• [WHAT YOU WILL DO] Gather every line that includes the word "before", please.

Modeling code records:
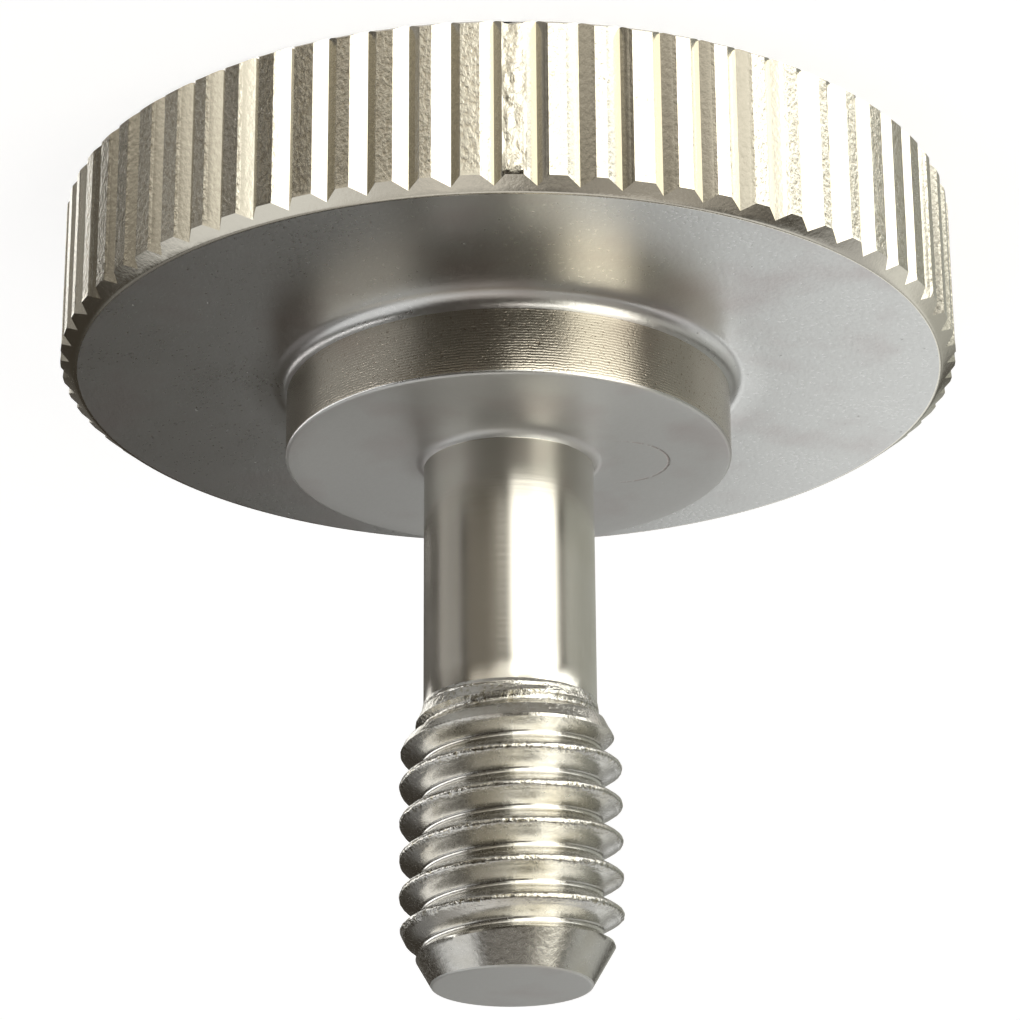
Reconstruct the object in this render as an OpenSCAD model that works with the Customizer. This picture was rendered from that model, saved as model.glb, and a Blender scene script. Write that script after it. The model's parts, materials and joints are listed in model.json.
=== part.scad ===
// Thumb screw with a straight-knurled disc head, a seating boss, a slim plain
// shank and a metric thread. It is turned from one bar, so it is one solid.
// The origin is the centre of the head's flat top face, which stands on the
// floor. +Z runs along the axis, towards the threaded tip.

/* [Head] */
// Diameter over the knurl's lands
head_d = 24.6; // [16:0.1:36]
// Thickness from the top face to the underside
head_h = 4.7; // [2.5:0.1:8]
// Radial width of the bevel round the underside
under_bevel_w = 0.41; // [0.1:0.01:0.8]
// Axial height of the bevel round the underside
under_bevel_h = 0.31; // [0.1:0.01:0.8]
// Radial width of the bevel round the top face
top_bevel_w = 0.2; // [0.05:0.01:0.8]
// Axial height of the bevel round the top face
top_bevel_h = 0.15; // [0.05:0.01:0.8]

/* [Knurl] */
// Number of V grooves round the head
groove_count = 71; // [40:1:90]
// Depth of each groove below the lands
groove_depth = 0.25; // [0.1:0.01:0.35]
// Share of the pitch that stays as a land between two grooves
land_share = 0.38; // [0.1:0.01:0.6]
// Turn of the first groove about the axis, in degrees
groove_turn = -58.1; // [-180:0.1:180]

/* [Boss] */
// Diameter of the seating boss
boss_d = 12.2; // [8:0.1:16]
// Height of the boss above the head's underside
boss_h = 2.3; // [0.8:0.1:5]
// Radius of the fillet where the boss meets the head
boss_fillet_r = 0.45; // [0.1:0.05:0.7]
// Bevel that breaks the boss's rim
boss_edge = 0.1; // [0.05:0.01:0.3]

/* [Shank] */
// Diameter of the plain shank, slimmer than the thread's root
shank_d = 4.64; // [3:0.02:4.7]
// Length of the shank from the boss's face to the thread
shank_len = 7; // [3:0.1:20]
// Radius of the fillet where the shank meets the boss
shank_fillet_r = 0.25; // [0.05:0.05:0.4]

/* [Thread] */
// Diameter over the thread's crests
thread_d = 5.97; // [5.8:0.01:6.6]
// Distance between neighbouring crests
thread_pitch = 1; // [0.7:0.05:1]
// Length of the thread from the shank to the tip face
thread_len = 7.7; // [4:0.1:30]
// Angle to the axis of the cone that leads from the shank to full thread
lead_angle = 26; // [15:1:60]
// Height of the helix at the +X side, above the end of the shank
crest_phase = 0.31; // [0:0.01:0.99]

/* [Tip] */
// Diameter of the flat tip face
tip_d = 4.2; // [2:0.1:4.6]
// Angle of the tip's cone to the axis, in degrees
tip_angle = 30; // [20:1:60]

/* [Hidden] */
$fn = 96;
boss_face_z = head_h + boss_h;
thread_z = boss_face_z + shank_len;
tip_z = thread_z + thread_len;
// Basic ISO profile: 60 degree flanks, a crest an eighth of the pitch wide,
// and a root 0.613 of the pitch below the crest.
root_r = thread_d / 2 - 0.613 * thread_pitch;
crest_half = thread_pitch / 16;
flank_slope = tan(30);
// The ridge's foot is sunk into the core so that the two fuse cleanly
foot_r = root_r - 0.08;
foot_half = crest_half + (thread_d / 2 - foot_r) * flank_slope;
steps_per_turn = 40;
step_rise = thread_pitch / steps_per_turn;
// The helix starts a turn before the thread and ends a turn past the tip,
// and the thread's envelope cuts both ends off.
ridge_steps = ceil((thread_len / thread_pitch + 2) * steps_per_turn);
lead_slope = tan(lead_angle);
tip_slope = tan(tip_angle);
// The ridge's lead cone lies this far inside the core's, so that the ridge
// comes out of solid metal whatever the shank's and the thread's diameters are.
lead_sink = 0.03;
groove_half = (1 - land_share) * PI * head_d / groove_count / 2;
// How far a cutter reaches past the surface that it cuts
clear = 0.5;

// Quarter-round web that fills an inside corner at the origin, up and right
module corner_web(r) {
    difference() {
        square(r);
        translate([r, r]) circle(r = r);
    }
}

// Half section of the turned blank: X is the radius and Y the height
module blank_section() {
    head_r = head_d / 2;
    boss_r = boss_d / 2;
    polygon([
        [0, 0],
        [head_r - top_bevel_w, 0],
        [head_r, top_bevel_h],
        [head_r, head_h - under_bevel_h],
        [head_r - under_bevel_w, head_h],
        [boss_r, head_h],
        [boss_r, boss_face_z - boss_edge],
        [boss_r - boss_edge, boss_face_z],
        [shank_d / 2, boss_face_z],
        [shank_d / 2, thread_z],
        [root_r, thread_z + abs(root_r - shank_d / 2) / lead_slope],
        [root_r, tip_z - (root_r - tip_d / 2) / tip_slope],
        [tip_d / 2, tip_z],
        [0, tip_z],
    ]);
    translate([boss_r, head_h]) corner_web(boss_fillet_r);
    translate([shank_d / 2, boss_face_z]) corner_web(shank_fillet_r);
}

// One V groove's cutter, with its bottom edge at the knurl's root
module groove_cutter() {
    head_r = head_d / 2;
    reach = (groove_depth + clear) / groove_depth;
    translate([head_r - groove_depth, 0, -clear])
        linear_extrude(head_h + 2 * clear)
            polygon([
                [0, 0],
                [groove_depth + clear, -groove_half * reach],
                [groove_depth + clear, groove_half * reach],
            ]);
}

module knurl_grooves() {
    for (i = [0 : groove_count - 1])
        rotate([0, 0, groove_turn + i * 360 / groove_count]) groove_cutter();
}

// Right-hand ridge of the thread, swept along its helix with its full profile
module thread_ridge() {
    crest_r = thread_d / 2;
    profile = [
        [foot_r, -foot_half],
        [crest_r, -crest_half],
        [crest_r, crest_half],
        [foot_r, foot_half],
    ];
    function at(step, corner) =
        let (turn = step * 360 / steps_per_turn)
            [
                corner[0] * cos(turn),
                corner[0] * sin(turn),
                thread_z + crest_phase - thread_pitch + step * step_rise + corner[1],
            ];
    points = [for (step = [0 : ridge_steps], corner = profile) at(step, corner)];
    sides = [
        for (step = [0 : ridge_steps - 1], k = [0 : 3])
            let (a = 4 * step + k, b = 4 * step + (k + 1) % 4)
                each [[a, b, b + 4], [a, b + 4, a + 4]],
    ];
    last = 4 * ridge_steps;
    ends = [[0, 3, 2, 1], [last, last + 1, last + 2, last + 3]];
    polyhedron(points, concat(sides, ends));
}

// Space that the thread may fill: the lead cone, the full diameter and the tip cone
module thread_envelope() {
    over_r = thread_d / 2 + 0.1;
    lead_r = shank_d / 2 - lead_sink;
    low_r = min(foot_r, lead_r) - 0.2;
    rotate_extrude()
        polygon([
            [0, thread_z - (lead_r - low_r) / lead_slope],
            [low_r, thread_z - (lead_r - low_r) / lead_slope],
            [over_r, thread_z + (over_r - lead_r) / lead_slope],
            [over_r, tip_z - (over_r - tip_d / 2) / tip_slope],
            [tip_d / 2, tip_z],
            [0, tip_z],
        ]);
}

module thumb_screw() {
    color("silver") {
        difference() {
            rotate_extrude() blank_section();
            knurl_grooves();
        }
        intersection() {
            thread_ridge();
            thread_envelope();
        }
    }
}

thumb_screw();
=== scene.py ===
import json
import math

import bmesh
import bpy
from mathutils import Matrix, Vector


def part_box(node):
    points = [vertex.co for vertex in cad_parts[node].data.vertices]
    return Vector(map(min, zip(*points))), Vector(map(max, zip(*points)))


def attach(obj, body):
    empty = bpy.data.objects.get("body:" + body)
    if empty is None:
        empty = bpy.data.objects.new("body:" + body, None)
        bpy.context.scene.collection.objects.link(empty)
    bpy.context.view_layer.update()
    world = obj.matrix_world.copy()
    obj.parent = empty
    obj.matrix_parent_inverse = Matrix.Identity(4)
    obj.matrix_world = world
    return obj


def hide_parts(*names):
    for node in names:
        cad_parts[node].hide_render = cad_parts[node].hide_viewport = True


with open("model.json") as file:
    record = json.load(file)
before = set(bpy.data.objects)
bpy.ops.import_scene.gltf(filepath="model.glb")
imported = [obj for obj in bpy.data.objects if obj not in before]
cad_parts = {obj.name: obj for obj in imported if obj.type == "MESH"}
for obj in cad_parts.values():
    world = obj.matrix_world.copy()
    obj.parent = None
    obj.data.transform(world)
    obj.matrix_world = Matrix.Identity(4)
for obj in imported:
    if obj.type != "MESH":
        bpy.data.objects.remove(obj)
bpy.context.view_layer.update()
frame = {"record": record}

# ---------------------------------------------------------------------------
# Knurled rim. The steel head's edge, into which a wheel pressed 71 straight V
# grooves, with torn, uneven lands left between them. One tooth is modelled, from
# valley to valley and from bevel to bevel, and Geometry Nodes set it round.
# ---------------------------------------------------------------------------
mm = 0.001
low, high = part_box("thumb_screw")
head_r = (high.y - low.y) / 2
head_h = 4.7 * mm
top_bevel = (0.2 * mm, 0.15 * mm)
under_bevel = (0.41 * mm, 0.31 * mm)
groove_count = 71
groove_depth = 0.25 * mm
first_groove = math.radians(-58.1)
# Fine tearing and slow waves of the lands, as grains in a metre
land_grain = 4200.0
land_wave = 900.0
tooth_angle = 2 * math.pi / groove_count
land_share = 0.38
# A land's wear fades out over this share of a tooth, and this far from the bevel
land_fade = 0.03
bevel_gap = 0.08 * mm
# The corner between the lower bevel and the underside is rounded a little
rounding = 0.06 * mm
bevel_slope = Vector(under_bevel).normalized()
wall_rows = 26
# Points nearer than this are one point
weld = 0.001 * mm


def put(tree, socket, value):
    """Sets an input to a number, a colour or another node's output."""
    if isinstance(value, bpy.types.NodeSocket):
        tree.links.new(value, socket)
    else:
        socket.default_value = value


def add(tree, kind, settings=None, **inputs):
    """Adds a node, with its settings and its inputs given by name."""
    made = tree.nodes.new(kind)
    for name, value in (settings or {}).items():
        setattr(made, name, value)
    for name, value in inputs.items():
        label = name.replace("_", " ").lower()
        socket = next(s for s in made.inputs if s.enabled and s.name.lower() == label)
        put(tree, socket, value)
    return made


def out(made, name=None):
    """The node's first live output, or the one with that name."""
    return next(s for s in made.outputs if s.enabled and name in (None, s.name))


def calc(tree, operation, *terms):
    """One step of arithmetic on numbers or on other nodes' outputs."""
    made = tree.nodes.new("ShaderNodeMath")
    made.operation = operation
    for socket, term in zip(made.inputs, terms):
        put(tree, socket, term)
    return made.outputs[0]


def ramp(tree, value, start, end, low_to=0.0, high_to=1.0, smooth=False):
    """Carries value from start..end over to low_to..high_to, and stops at both ends."""
    made = tree.nodes.new("ShaderNodeMapRange")
    made.interpolation_type = "SMOOTHSTEP" if smooth else "LINEAR"
    for socket, term in zip(made.inputs, (value, start, end, low_to, high_to)):
        put(tree, socket, term)
    return made.outputs[0]


def steel(name, colour, roughness):
    """A bare steel material, with its object coordinates ready for patterns."""
    material = bpy.data.materials.new(name)
    material.use_nodes = True
    tree = material.node_tree
    shader = tree.nodes["Principled BSDF"]
    shader.inputs["Metallic"].default_value = 1.0
    shader.inputs["Base Color"].default_value = (*colour, 1.0)
    shader.inputs["Roughness"].default_value = roughness
    place = tree.nodes.new("ShaderNodeTexCoord").outputs["Object"]
    return material, tree, shader, place


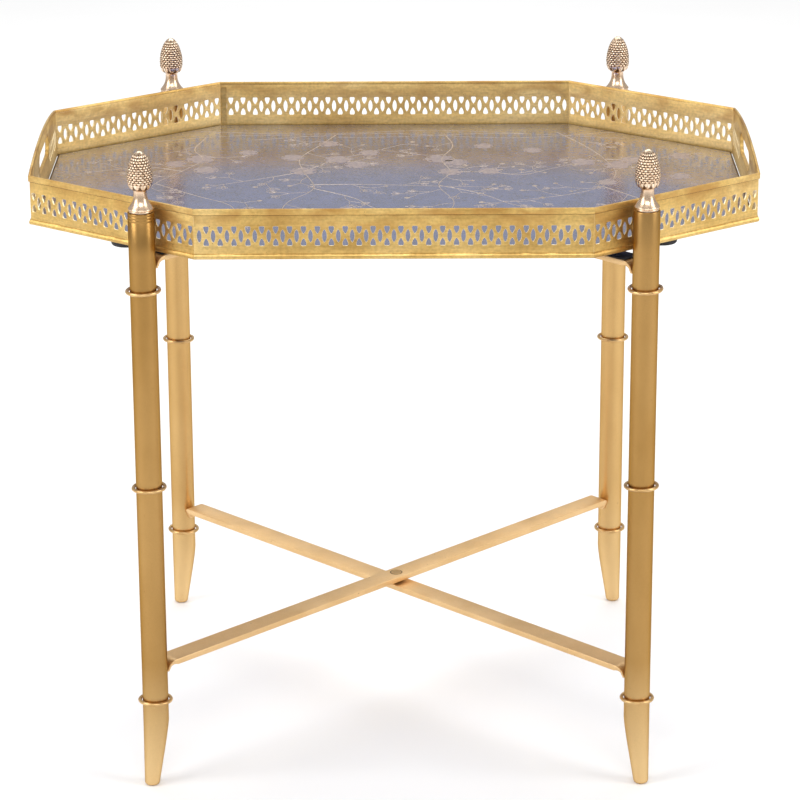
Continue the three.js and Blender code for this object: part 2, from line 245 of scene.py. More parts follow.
def matte_gold():
    """The same paint on the flat bars, where it is thicker, paler and duller."""
    s = Surface("matte_gold_paint", 1.0, 0.5)
    broad = s.ramp(s.noise(18, 4), (0.3, (0.8, 0.53, 0.25)), (0.7, (0.93, 0.65, 0.34)))
    grain = s.ramp(s.noise(2200, 2), (0.35, 0.86), (0.65, 1.0))
    toned = s.mix(1.0, broad, grain, "MULTIPLY")
    specks = s.ramp(s.noise(260, 2), (0.74, 0.0), (0.78, 0.8))
    s.colour(s.mix(specks, toned, (0.24, 0.12, 0.04)))
    s.roughness(s.ramp(s.noise(80, 4), (0.3, 0.44), (0.7, 0.56)))
    return s.bumps((s.noise(190, 3), 0.2, 0.2), (s.noise(1700, 2), 0.4, 0.06)).material


def satin_brass():
    """The wire of the rings and the middle rivets."""
    s = Surface("satin_brass_wire", 1.0, 0.32)
    s.colour(s.ramp(s.noise(90, 4), (0.3, (0.55, 0.33, 0.13)), (0.7, (0.74, 0.5, 0.23))))
    s.roughness(s.ramp(s.noise(300, 3), (0.3, 0.27), (0.7, 0.38)))
    return s.bumps((s.noise(700, 3), 0.25, 0.07)).material


def antique_bronze():
    """Cast and antiqued: dark in the recesses and rubbed bright on the high points."""
    s = Surface("antique_bronze_cast", 1.0, 0.27)
    cast = s.ramp(
        s.attribute("relief"),
        (0.0, (0.05, 0.025, 0.012)), (0.3, (0.36, 0.23, 0.14)), (0.6, (0.76, 0.55, 0.38)),
        (1.0, (1.0, 0.88, 0.7)),
    )
    mottle = s.ramp(s.noise(120, 2), (0.3, 0.9), (0.62, 1.0))
    s.colour(s.mix(1.0, cast, mottle, "MULTIPLY"))
    s.roughness(s.ramp(s.noise(420, 3), (0.3, 0.2), (0.7, 0.32)))
    return s.bumps((s.noise(900, 3), 0.08, 0.04)).material


def gallery_brass(name, metallic, dark, middle, light):
    """Lacquered and aged sheet: faint streaks, a mottled skin and browner stains near the rim."""
    s = Surface(name, metallic, 0.42).along_sheet()
    tone = s.ramp(s.noise(11, 5, (1, 2, 1)), (0.3, dark), (0.5, middle), (0.72, light))
    streaks = s.ramp(s.noise(70, 5, (1, 9, 1)), (0.33, 0.84), (0.62, 1.0))
    brushed = s.mix(1.0, tone, streaks, "MULTIPLY")
    mottle = s.ramp(s.noise(330, 4), (0.36, 0.82), (0.6, 1.0))
    skin = s.mix(1.0, brushed, mottle, "MULTIPLY")
    height = s.node("ShaderNodeSeparateXYZ")
    s.link(s.place, height.inputs[0])
    rim = s.ramp(height.outputs["Y"], (0.018, 0.15), (0.046, 0.95))
    patches = s.ramp(s.noise(26, 5, (1, 1.8, 1), 0.8), (0.44, 0.0), (0.66, 1.0))
    stained = s.mix(s.mix(1.0, rim, patches, "MULTIPLY"), skin, (0.46, 0.25, 0.07))
    specks = s.ramp(s.noise(420, 3), (0.7, 0.0), (0.76, 0.8))
    s.colour(s.mix(specks, stained, (0.2, 0.1, 0.03)))
    s.roughness(s.ramp(s.noise(80, 5, (1, 6, 1)), (0.3, 0.36), (0.7, 0.5)))
    return s.bumps((s.noise(22, 3), 0.3, 0.8), (s.noise(300, 4, (1, 3, 1)), 0.25, 0.08)).material


def bare_edge_brass_with_highlight():
    """The rims of the pierced holes and the line of each soldered corner: bare brass, made paler still as a
    painted highlight where the bevels catch the light.
    """
    s = Surface("bare_edge_brass_with_highlight", 1.0, 0.4)
    s.colour(s.ramp(s.noise(500, 3), (0.3, (0.86, 0.68, 0.38)), (0.7, (1.0, 0.88, 0.62))))
    return s.bumps((s.noise(1500, 2), 0.3, 0.06)).material


def painted_crease_shade():
    """Painted shade: a near-black brown that stands for the shadow in the crease under the hem, round the
    edge of the floor, round the middle rivets' heads and on their spacing washers.
    """
    s = Surface("painted_crease_shade", 0.5, 0.6)
    s.colour(s.ramp(s.noise(240, 4), (0.3, (0.035, 0.02, 0.008)), (0.7, (0.12, 0.065, 0.02))))
    return s.bumps((s.noise(900, 3), 0.4, 0.08)).material


def navy_lacquer():
    """Dark metallic ground, crackled with fine veins, under a full clear coat of lacquer."""
    s = Surface("navy_lacquer_floor", 0.92, 0.15)
    broad = s.ramp(s.noise(11, 4), (0.3, (0.1, 0.13, 0.34)), (0.7, (0.15, 0.185, 0.44)))
    veins = s.ramp(s.cracks(230, 0.007), (0.0, 1.0), (0.11, 0.0))
    broken = s.ramp(s.noise(75, 3), (0.4, 0.0), (0.58, 0.9))
    s.colour(s.mix(s.mix(1.0, veins, broken, "MULTIPLY"), broad, (0.025, 0.03, 0.08)))
    s.roughness(s.ramp(s.noise(200, 3), (0.3, 0.2), (0.7, 0.3)))
    s.bumps((s.noise(420, 4), 0.26, 0.16), (s.noise(2400, 2), 0.12, 0.04))
    s.shader.inputs["Coat Weight"].default_value = 1.0
    s.shader.inputs["Coat IOR"].default_value = 1.8
    s.shader.inputs["Coat Roughness"].default_value = 0.16
    return s.material


def rose_gold_paint(name, dark, light):
    s = Surface(name, 0.55, 0.36)
    s.colour(s.ramp(s.noise(240, 4), (0.3, dark), (0.7, light)))
    return s.bumps((s.noise(1300, 3), 0.4, 0.08)).material


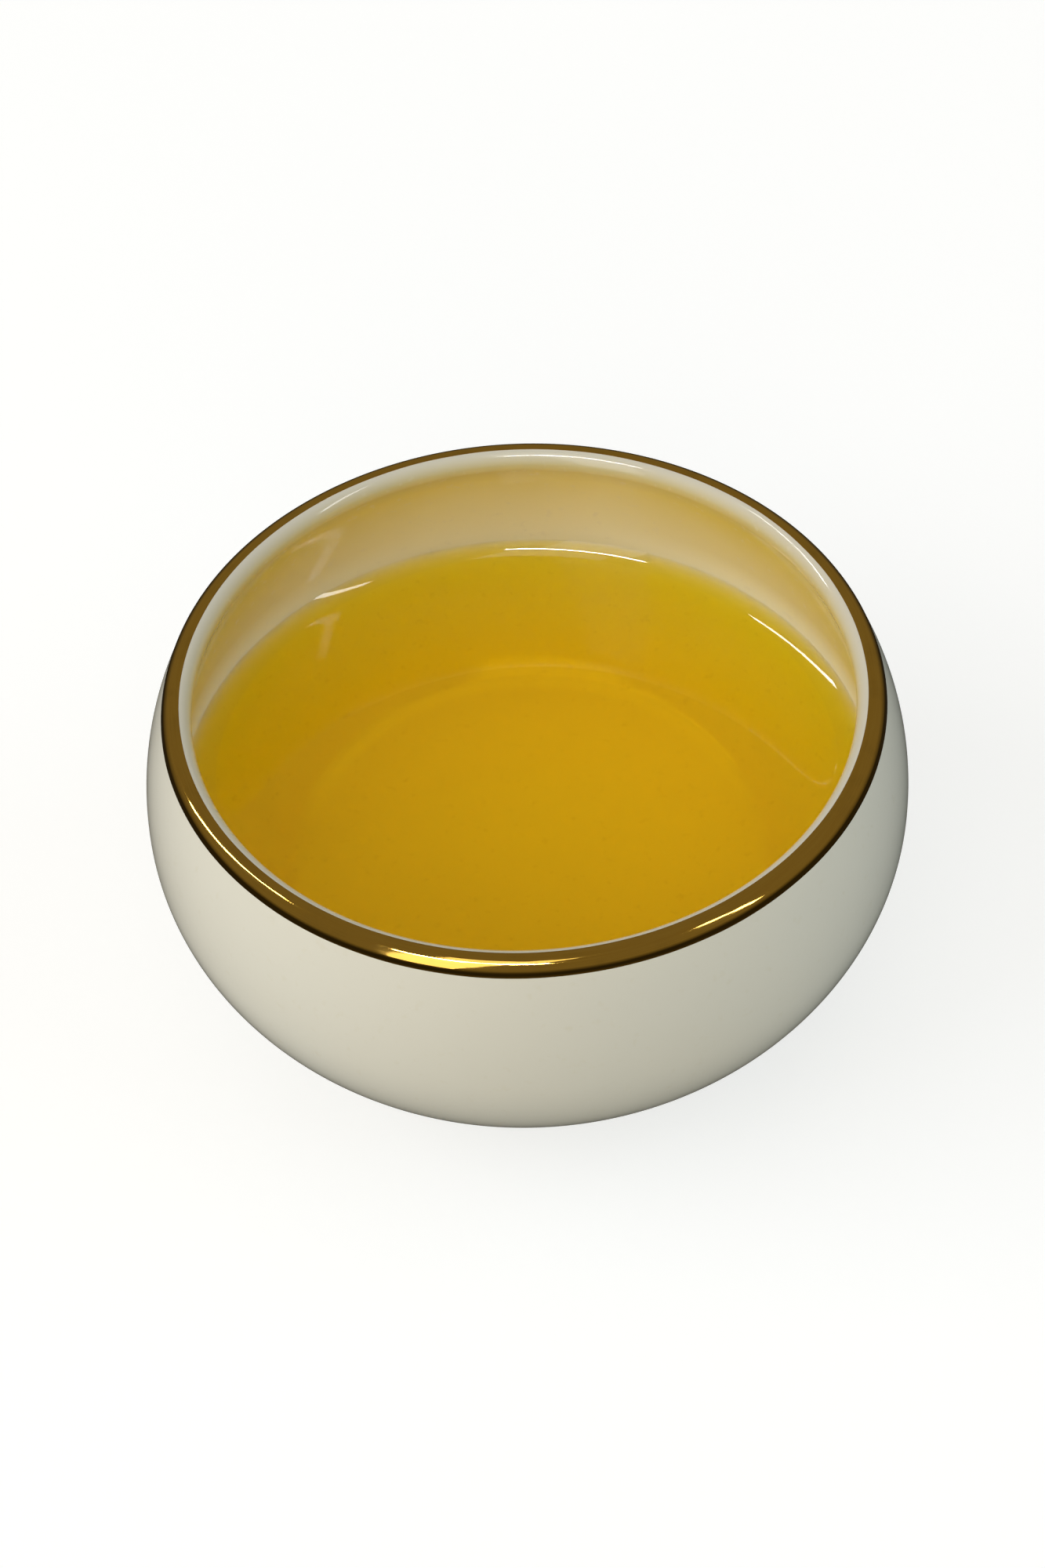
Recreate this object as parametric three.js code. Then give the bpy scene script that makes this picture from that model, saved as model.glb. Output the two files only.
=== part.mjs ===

• [OUTPUT FOR THIS EXERCISE]
// The helix starts a turn before the thread and ends a turn past the tip,
before = set(bpy.data.objects)
imported = [obj for obj in bpy.data.objects if obj not in before]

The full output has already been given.